Cambon, la même année écrit : « Il n’y a rien de jaloux et de bête comme les Républicains, il semble qu’on leur ôte le pain de la bouche lorsqu’on nomme quelqu’un à quelque chose. » Bien vu ! En janvier 84, attendant de parler à la Chambre, sous la primature de Jules Ferry, Paul Cambon assiste à une séance de l’Assemblée : « quel bavardage et quel galimatias. » Précision : Cambon était alors républicain « modérée ». En mars de la même année, il note : « M. Jules Ferry ne vit que d’artifices. Sa majorité vote à tout instant contre le Cabinet et elle est incapable d’en former un autre. Une crise ministérielle entraînerait un gâchis épouvantable » (quant à la politique menée en Tunisie). On a beau dire : même le gouvernement du chanoine de Latran, de nos jours, est contraint de vivre d’artifices ; incapable de politique étrangère et de politique tout court, son expédient est les réformes « sociétââââles ».

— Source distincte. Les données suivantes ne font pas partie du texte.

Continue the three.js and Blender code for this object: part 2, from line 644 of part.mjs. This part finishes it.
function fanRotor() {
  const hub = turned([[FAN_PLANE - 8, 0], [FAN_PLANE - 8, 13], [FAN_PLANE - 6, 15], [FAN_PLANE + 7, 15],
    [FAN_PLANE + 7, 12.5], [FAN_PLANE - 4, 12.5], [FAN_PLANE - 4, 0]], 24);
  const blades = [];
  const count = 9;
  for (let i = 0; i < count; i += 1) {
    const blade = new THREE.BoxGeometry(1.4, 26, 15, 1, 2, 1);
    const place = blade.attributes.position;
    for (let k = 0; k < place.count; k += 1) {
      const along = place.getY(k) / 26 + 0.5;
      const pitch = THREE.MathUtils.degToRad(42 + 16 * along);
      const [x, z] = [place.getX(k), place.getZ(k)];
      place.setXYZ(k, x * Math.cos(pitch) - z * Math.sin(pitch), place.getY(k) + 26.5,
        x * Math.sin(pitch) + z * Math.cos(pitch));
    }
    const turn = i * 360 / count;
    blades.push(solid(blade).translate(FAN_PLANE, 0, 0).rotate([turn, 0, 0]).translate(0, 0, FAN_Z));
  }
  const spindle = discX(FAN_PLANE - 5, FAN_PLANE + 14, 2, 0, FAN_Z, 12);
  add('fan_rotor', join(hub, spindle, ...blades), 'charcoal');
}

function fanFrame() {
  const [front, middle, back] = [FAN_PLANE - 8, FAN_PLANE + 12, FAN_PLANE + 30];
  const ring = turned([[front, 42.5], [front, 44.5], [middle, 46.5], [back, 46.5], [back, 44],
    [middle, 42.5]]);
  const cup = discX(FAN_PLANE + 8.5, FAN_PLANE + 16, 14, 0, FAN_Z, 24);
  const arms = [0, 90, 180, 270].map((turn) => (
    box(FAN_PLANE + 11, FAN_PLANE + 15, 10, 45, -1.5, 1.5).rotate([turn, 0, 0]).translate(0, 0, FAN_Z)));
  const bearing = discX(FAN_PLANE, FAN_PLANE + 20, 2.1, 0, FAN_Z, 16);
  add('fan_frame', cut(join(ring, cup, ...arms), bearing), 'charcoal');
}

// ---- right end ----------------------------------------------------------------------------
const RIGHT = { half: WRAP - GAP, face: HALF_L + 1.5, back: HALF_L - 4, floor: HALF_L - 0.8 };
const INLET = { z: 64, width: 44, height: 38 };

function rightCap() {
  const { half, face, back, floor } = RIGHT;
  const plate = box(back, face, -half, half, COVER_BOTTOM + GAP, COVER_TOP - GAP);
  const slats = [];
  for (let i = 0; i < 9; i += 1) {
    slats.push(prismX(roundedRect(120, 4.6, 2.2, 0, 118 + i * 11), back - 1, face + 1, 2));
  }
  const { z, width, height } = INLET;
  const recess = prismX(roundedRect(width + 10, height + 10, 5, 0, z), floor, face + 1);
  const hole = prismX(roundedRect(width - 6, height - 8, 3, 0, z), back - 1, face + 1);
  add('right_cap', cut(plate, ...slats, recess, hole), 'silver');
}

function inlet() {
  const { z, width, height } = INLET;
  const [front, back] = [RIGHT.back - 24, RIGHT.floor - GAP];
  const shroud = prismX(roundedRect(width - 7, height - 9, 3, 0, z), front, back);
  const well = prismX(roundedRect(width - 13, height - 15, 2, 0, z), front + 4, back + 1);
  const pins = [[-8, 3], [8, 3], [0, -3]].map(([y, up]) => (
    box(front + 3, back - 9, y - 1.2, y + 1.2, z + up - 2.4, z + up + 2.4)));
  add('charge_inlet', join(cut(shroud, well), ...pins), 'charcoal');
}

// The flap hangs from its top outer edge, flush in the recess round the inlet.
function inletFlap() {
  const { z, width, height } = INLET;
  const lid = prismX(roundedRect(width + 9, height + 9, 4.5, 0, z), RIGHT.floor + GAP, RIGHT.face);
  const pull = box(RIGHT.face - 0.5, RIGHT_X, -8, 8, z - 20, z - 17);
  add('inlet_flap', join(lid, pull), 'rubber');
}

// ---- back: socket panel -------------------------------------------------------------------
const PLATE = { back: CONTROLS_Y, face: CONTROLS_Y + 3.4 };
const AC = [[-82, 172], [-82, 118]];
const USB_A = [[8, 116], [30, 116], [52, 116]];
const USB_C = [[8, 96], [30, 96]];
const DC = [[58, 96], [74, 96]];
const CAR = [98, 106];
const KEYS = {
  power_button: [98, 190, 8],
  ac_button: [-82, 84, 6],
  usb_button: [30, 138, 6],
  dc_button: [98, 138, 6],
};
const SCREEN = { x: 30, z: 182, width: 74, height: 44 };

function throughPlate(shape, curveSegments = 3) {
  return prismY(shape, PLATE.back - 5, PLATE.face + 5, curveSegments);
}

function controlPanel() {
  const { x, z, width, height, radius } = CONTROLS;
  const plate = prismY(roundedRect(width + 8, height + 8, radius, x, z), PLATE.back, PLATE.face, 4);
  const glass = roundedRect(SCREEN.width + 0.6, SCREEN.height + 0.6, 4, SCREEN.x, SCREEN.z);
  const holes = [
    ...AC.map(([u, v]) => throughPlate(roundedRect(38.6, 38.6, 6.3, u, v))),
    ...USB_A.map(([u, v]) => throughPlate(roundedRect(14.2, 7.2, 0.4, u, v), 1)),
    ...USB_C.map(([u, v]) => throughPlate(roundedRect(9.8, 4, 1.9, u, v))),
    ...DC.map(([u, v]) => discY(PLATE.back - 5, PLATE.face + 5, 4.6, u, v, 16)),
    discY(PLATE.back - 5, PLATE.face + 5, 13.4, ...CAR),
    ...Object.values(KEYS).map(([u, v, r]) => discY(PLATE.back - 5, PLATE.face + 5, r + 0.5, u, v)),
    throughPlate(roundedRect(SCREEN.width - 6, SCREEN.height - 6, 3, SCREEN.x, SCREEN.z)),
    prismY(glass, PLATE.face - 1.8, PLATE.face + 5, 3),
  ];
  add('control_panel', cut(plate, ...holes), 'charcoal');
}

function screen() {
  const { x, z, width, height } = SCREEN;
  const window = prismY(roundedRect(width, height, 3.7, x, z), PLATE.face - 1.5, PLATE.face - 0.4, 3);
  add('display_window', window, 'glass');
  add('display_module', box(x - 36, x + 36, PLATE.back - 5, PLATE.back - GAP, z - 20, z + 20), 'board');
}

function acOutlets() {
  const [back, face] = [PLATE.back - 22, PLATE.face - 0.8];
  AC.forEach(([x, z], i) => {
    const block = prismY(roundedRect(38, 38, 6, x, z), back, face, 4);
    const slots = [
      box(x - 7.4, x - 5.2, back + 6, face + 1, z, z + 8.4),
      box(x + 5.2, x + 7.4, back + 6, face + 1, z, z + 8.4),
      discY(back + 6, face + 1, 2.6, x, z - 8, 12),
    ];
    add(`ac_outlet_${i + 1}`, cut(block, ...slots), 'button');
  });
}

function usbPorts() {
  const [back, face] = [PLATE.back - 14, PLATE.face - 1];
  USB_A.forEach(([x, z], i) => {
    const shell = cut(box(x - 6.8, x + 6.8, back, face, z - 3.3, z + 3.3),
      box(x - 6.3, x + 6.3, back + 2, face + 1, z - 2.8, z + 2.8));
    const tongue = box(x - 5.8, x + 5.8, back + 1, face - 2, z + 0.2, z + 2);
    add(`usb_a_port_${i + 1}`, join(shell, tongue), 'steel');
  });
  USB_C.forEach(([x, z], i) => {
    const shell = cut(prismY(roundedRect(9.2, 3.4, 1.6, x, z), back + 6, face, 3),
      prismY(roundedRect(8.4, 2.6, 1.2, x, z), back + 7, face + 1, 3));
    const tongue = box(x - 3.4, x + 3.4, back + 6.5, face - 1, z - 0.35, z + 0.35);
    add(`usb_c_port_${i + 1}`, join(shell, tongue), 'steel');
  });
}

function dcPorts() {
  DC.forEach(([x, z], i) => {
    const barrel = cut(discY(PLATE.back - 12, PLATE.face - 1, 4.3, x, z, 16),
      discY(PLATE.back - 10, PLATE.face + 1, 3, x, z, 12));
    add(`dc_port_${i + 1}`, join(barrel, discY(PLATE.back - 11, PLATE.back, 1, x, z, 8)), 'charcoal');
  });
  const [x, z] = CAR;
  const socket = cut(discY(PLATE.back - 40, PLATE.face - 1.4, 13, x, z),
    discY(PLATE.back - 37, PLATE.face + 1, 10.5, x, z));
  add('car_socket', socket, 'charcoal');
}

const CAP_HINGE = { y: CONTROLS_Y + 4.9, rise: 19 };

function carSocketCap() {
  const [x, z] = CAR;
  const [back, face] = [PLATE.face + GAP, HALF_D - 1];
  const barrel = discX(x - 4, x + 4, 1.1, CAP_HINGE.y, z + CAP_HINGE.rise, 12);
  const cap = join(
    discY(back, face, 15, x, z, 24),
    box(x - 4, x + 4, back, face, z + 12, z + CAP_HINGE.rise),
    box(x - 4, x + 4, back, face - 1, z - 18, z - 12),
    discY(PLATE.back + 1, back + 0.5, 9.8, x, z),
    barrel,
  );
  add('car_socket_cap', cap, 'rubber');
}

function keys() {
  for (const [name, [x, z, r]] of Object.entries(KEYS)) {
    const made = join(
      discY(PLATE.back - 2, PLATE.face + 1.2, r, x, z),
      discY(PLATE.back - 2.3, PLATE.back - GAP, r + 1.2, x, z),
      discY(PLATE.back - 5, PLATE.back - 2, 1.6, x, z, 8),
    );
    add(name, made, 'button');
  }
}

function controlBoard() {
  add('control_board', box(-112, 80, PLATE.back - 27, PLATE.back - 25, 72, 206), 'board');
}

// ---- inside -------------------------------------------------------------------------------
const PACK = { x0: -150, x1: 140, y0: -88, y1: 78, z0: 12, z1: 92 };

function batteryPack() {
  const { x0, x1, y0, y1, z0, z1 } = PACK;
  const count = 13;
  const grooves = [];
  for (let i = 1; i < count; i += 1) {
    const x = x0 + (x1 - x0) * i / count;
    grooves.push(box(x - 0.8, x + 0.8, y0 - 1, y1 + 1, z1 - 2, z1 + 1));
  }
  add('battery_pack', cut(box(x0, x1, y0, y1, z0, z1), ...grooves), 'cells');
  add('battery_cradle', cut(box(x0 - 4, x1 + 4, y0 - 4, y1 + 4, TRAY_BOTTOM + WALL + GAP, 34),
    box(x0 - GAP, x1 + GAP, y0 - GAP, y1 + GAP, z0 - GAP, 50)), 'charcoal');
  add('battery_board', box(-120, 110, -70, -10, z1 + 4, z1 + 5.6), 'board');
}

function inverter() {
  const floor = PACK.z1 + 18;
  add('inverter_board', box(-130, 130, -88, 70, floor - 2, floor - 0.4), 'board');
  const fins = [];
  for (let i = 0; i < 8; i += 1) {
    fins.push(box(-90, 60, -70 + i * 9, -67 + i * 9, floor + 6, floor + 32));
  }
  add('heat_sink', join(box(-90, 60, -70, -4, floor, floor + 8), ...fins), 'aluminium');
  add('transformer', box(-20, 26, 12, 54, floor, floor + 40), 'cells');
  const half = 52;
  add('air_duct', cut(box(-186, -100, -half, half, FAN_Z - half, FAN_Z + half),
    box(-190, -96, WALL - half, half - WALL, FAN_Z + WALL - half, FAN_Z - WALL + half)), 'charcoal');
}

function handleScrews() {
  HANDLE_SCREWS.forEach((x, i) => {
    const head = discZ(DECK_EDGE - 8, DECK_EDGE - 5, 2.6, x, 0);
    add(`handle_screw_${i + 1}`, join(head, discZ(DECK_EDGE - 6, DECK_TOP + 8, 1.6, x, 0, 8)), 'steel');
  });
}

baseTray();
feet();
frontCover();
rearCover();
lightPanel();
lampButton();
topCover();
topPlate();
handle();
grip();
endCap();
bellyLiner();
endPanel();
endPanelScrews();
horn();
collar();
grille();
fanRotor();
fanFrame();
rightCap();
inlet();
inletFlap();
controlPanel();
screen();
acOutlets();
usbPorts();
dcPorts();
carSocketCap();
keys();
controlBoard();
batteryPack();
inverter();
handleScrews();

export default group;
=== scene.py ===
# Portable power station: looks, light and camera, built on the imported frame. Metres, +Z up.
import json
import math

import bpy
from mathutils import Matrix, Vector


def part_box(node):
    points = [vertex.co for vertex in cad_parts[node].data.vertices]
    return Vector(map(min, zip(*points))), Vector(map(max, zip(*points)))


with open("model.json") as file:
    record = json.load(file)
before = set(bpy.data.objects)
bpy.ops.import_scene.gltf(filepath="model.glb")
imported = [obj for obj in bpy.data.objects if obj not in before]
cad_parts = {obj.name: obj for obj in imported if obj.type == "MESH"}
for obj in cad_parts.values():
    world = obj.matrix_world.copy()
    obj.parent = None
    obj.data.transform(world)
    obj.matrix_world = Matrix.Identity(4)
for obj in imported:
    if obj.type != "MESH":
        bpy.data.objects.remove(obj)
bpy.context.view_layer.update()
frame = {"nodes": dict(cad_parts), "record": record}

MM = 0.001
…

« Que les fonctionnaires français sont donc routiniers, mon Dieu ! », s’écrie-t-il. Au passage, toujours en 1884 : « Tant qu’il y aura des Arabes, il y aura des vols, des querelles et des coups de feu. » (Il parle de chikayas entre tribus de Tunisie ; pour le reste pas de commentaires.) 1885 : « Ce qui me frappe le plus en toute cette affaire c’est le défaut unanime de réflexion chez les Républicains de toutes nuances. La peur de l’électeur leur fait perdre la tête. » Il évoquait alors l’affaire de Chine et du Tonkin. Mais la remarque est toujours vraie. Puis en novembre de la même année : « les gens qui exposent leur pays à des crises ministérielles devraient bien réfléchir aux conséquences de leurs fantaisies politiques. » N’est-ce pas, Macron ?

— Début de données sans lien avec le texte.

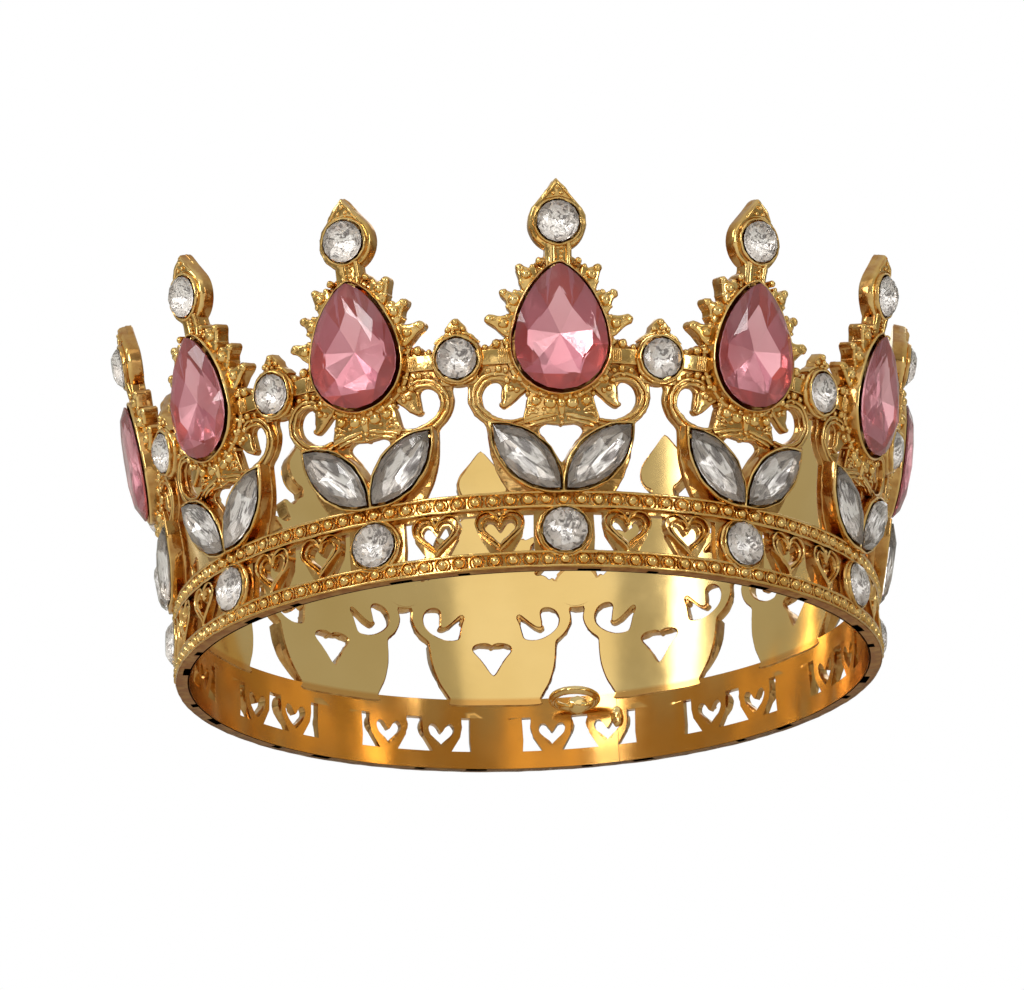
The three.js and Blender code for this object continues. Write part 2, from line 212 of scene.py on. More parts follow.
class Drawing:
    """Closed shells in flat millimetres."""

    def __init__(self):
        self.verts, self.faces, self.bases = [], [], 0

    def add(self, verts, faces):
        start = len(self.verts)
        self.verts += [tuple(v) for v in verts]
        self.faces += [tuple(start + i for i in f) for f in faces]

    def add_both_sides(self, right):
        """Adds another drawing and its mirror image."""
        self.add(right.verts, right.faces)
        self.add([(-x, h, d) for x, h, d in right.verts], right.faces)

    def base(self):
        """Backs at slightly different depths, so that no two lie in one plane."""
        self.bases += 1
        return BACK_DEPTH + BACK_STEP * (self.bases % BACK_CYCLE)

    def rings(self, rings, closed=False):
        """Skins a row of rings with equal numbers of points, with a cap on each end or closed to a loop."""
        n = len(rings[0])
        faces = []
        rows = len(rings)
        for r in range(rows if closed else rows - 1):
            faces += strip(r * n, (r + 1) % rows * n, n)
        if not closed:
            faces.append(tuple(range(n))[::-1])
            faces.append(tuple((rows - 1) * n + i for i in range(n)))
        self.add([v for ring in rings for v in ring], faces)

    def prism(self, outline, back, front, bevel=0.25, rise=None, holes=(), back_bevel=0.1):
        """A plate with rounded front edges."""
        rise = bevel if rise is None else rise
        loops = [counterclockwise(np.array(o, float)) for o in (outline, *holes)]
        steps = [(back_bevel, back), (0, back + back_bevel)]
        turns = (0, 0.6, 1.1, math.pi / 2)
        steps += [(bevel * (1 - math.cos(t)), front - rise + rise * math.sin(t)) for t in turns]
        verts, faces, tops, bottoms = [], [], [], []
        for k, loop in enumerate(loops):
            inwards = -1 if k == 0 else 1
            n = len(loop)
            for row, (amount, depth) in enumerate(steps):
                start = len(verts)
                verts += [(x, h, depth) for x, h in offset(loop, inwards * amount)]
                if row:
                    faces += strip(start - n, start, n)
                else:
                    bottoms.append(range(start, start + n))
            tops.append(range(start, start + n))
        for caps in (tops, bottoms):
            ids = [i for cap in caps for i in cap]
            tris = tessellate_polygon([[Vector((verts[i][0], verts[i][1], 0)) for i in cap] for cap in caps])
            faces += [tuple(ids[i] for i in tri) for tri in tris]
        self.add(verts, faces)

    def rim(self, outline, profile):
        """A closed line of metal round an outline. The profile gives (offset, depth) points."""
        outline = counterclockwise(np.array(outline, float))
        columns = [offset(outline, amount) for amount, _ in profile]
        rings = [[(*columns[k][i], profile[k][1]) for k in range(len(profile))] for i in range(len(outline))]
        self.rings(rings, closed=True)

    def bar(self, path, widths, tops, steps=4):
        """A raised line along an open path, with half widths and top depths at its points."""
        base = self.base()
        fine = curve(path, steps, closed=False)
        at = np.linspace(0, len(path) - 1, len(fine))
        width = np.interp(at, range(len(path)), np.broadcast_to(widths, len(path)))
        top = np.interp(at, range(len(path)), np.broadcast_to(tops, len(path)))
        along = np.gradient(fine, axis=0)
        along /= np.maximum(np.linalg.norm(along, axis=1, keepdims=True), 1e-9)
        right = np.stack([along[:, 1], -along[:, 0]], axis=1)
        rings = []
        for p, n, w, t in zip(fine, right, width, top):
            crown = min(w, t - base) * 0.85
            section = [(-1, base), (-1, t - crown), (-0.87, t - 0.5 * crown)]
            section += [(-0.5, t - 0.13 * crown), (0, t)]
            section += [(-s, d) for s, d in reversed(section[:-1])]
            rings.append([(*(p + n * w * s), d) for s, d in section])
        self.rings(rings)

    def turned(self, x, h, radius, rows, segments):
        """A round form, with (share of the radius, depth) rows."""
        angles = np.linspace(0, 2 * math.pi, segments, endpoint=False)
        self.rings([
            [(x + s * radius * math.cos(a), h + s * radius * math.sin(a), d) for a in angles] for s, d in rows
        ])

    def ball(self, x, h, radius, depth):
        """A granule on a short stem."""
        base = self.base()
        r = radius * rng.uniform(0.93, 1.07)
        x, h = x + rng.uniform(-0.06, 0.06), h + rng.uniform(-0.06, 0.06)
        rows = [(0.92, base), (0.95, depth - 0.2 * r)]
        rows += [(math.cos(t), depth + r * math.sin(t)) for t in (0.1, 0.5, 0.9, 1.25)]
        self.turned(x, h, r, rows, 12)

    def dome(self, x, h, radius, base, rise):
        """A low swelling."""
        rows = [(1, base - 0.6), (1, base - 0.1)]
        rows += [(math.cos(t), base + rise * math.sin(t)) for t in (0.3, 0.7, 1.1, 1.4)]
        self.turned(x, h, radius, rows, 14)

    def slice(self, step):
        """Cuts wide faces at regular x, so that they can follow the ring."""
        bm = self.to_bmesh()
        reach = max(abs(v[0]) for v in self.verts)
        cuts = int(reach / step)
        for k in range(-cuts, cuts + 1):
            cut_at(bm, k * step)
        self.take(bm)

    def keep_side(self, x, side):
        """Cuts everything off at x and keeps one side, closed again."""
        bm = self.to_bmesh()
        cut_at(bm, x, side, clear=True)
        open_edges = [e for e in bm.edges if len(e.link_faces) == 1]
        bmesh.ops.holes_fill(bm, edges=open_edges, sides=0)
        self.take(bm)
        return self

    def to_bmesh(self):
        bm = bmesh.new()
        made = [bm.verts.new(v) for v in self.verts]
        for f in self.faces:
            bm.faces.new([made[i] for i in f])
        return bm

    def take(self, bm):
        bm.verts.index_update()
        self.verts = [tuple(v.co) for v in bm.verts]
        self.faces = [tuple(v.index for v in f.verts) for f in bm.faces]
        bm.free()

    def finished(self, rough=1.0, half_width=99.0):
        """Points, faces, corner normals and values that paint the gold brown: in the depths of the relief
        partly as patina and partly as shade, and as painted shade on side walls and the bottom face. The
        casting is uneven: it has soft lumps, and fine pleats that run from front to back on its side walls.
        Both fade out at half_width."""
        bm = self.to_bmesh()
        bmesh.ops.recalc_face_normals(bm, faces=bm.faces[:])
        for v in bm.verts:
            share = rough * clamped((v.co.z - 0.15) / 0.6) * clamped((half_width - abs(v.co.x)) / 1.5)
            lumps = noise.noise_vector(v.co * 0.55) * CAST_LUMPS
            lumps += noise.noise_vector(v.co * 1.5) * CAST_LUMPS / 2
            pleats = noise.noise_vector(Vector((v.co.x, v.co.y, 4)) * 1.25) * CAST_PLEATS
            v.co += (lumps + Vector((pleats.x, pleats.y, 0))) * share
        mesh = bpy.data.meshes.new("flat")
        bm.to_mesh(mesh)
        bm.free()
        mesh.polygons.foreach_set("use_smooth", [True] * len(mesh.polygons))
        mesh.set_sharp_from_angle(angle=SHARP_EDGE)
        points = read_vectors(mesh.vertices, "co")
        normals = read_vectors(mesh.corner_normals, "vector")
        faces = [tuple(p.vertices) for p in mesh.polygons]
        bpy.data.meshes.remove(mesh)
        corners = points[[i for f in faces for i in f]]
        height, depth = corners[:, 1], corners[:, 2]
        # patina and painted shade: the lower the relief lies, the browner the gold is painted
        recess = np.clip((3.2 - depth) / 2.0, 0, 1)
        # painted shade on side walls
        recess = np.where(np.abs(normals[:, 2]) < 0.35, np.maximum(recess, SIDE_WALL_SHADE), recess)
        recess = np.where((normals[:, 2] < -0.9) & (depth < 0.1), INSIDE, recess)
        # painted shade on the bottom face
        recess = np.where((normals[:, 1] < -0.8) & (height < 0.1) & (height > -0.5), BOTTOM_FACE_SHADE, recess)
        return points, faces, normals, recess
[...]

J’attends la suite de la Correspondance avec impatience. Mais les vicissitudes politiques de S.E. Paul Cambon, soutenu par les mots et rarement pas des actions gouvernementales courageuses (Jules Ferry semblant l’exception) nous montrent que dès qu’il s’agit des affaires du Pays, l’État, j’entends par là ce qui concerne les trois fonctions régaliennes (Défense, Sûreté, Diplomatie), ne devrait pas être l’objet de fonctions électives. Je l’ai déjà écrit : la démocratie ne doit pas s’emparer de telles fonctions, il faut du temps long et du recul, donc tenir l’État hors de la versatilité des assemblées et de l’électorat. La place de l’administration élective est dans les conseils provinciaux (et non régionaux, qui n’ont pas lieu d’être !) et les conseils municipaux. En revanche, les Lois fondamentales, celles qui concernent l’âme de la société, ne sauraient être modifiées autrement que par référendum.

Nous en sommes bien loin ! Amateurisme, concussion, prévarication, perversion, vassalisation économique et politique à l’Étranger, ethnocide, voilà qui caractérise les gouvernements que s’est imprudemment donnés la France depuis 1981. La Macronie, on a pu le constater en une année de pouvoir, ne faillit pas à la règle même si le geai se pare des plumes du paon. L’incompétence, l’idéologie et la veulerie y sont partout. Avez-vous vu ces ministères-croupions dont les neuf dixièmes sont sans utilité aucune, cette Assemblée de cancres, ces juges qui s’arrogent des pouvoirs politiques, ces danseuses que l’on entretient au prix de la spoliation de ceux qui travaillent -ou ont travaillé pour se constituer une retraite honnête ? Mais ce sont les caractéristiques mêmes des républiques, qui ne sont certainement pas les meilleurs, ni les moins pires des régimes ici-bas ! Ce sont des régimes de bonimenteurs et malfaiteurs. Évidemment, lorsqu’on est tombé tout petit dans cette marmite, l’effet tend à devenir permanent. Voire ! De mauvaises institutions ne demeurent pas au fil du temps.

Sacha

Post-scriptum : l’image introduisant cet article est un peu emblématique. Dommage pour Marlène, sous-secrétaire inutile qui n’a aucune autonomie dans le gouvernement. Si j’avais écrit cet article Hollandus regnans, j’aurais eu le choix entre Bitaura et Belkacem, deux calamités.

(1)  Paul Cambon : Correspondance 1870-1924, tome 1, Grasset, Paris, 1940.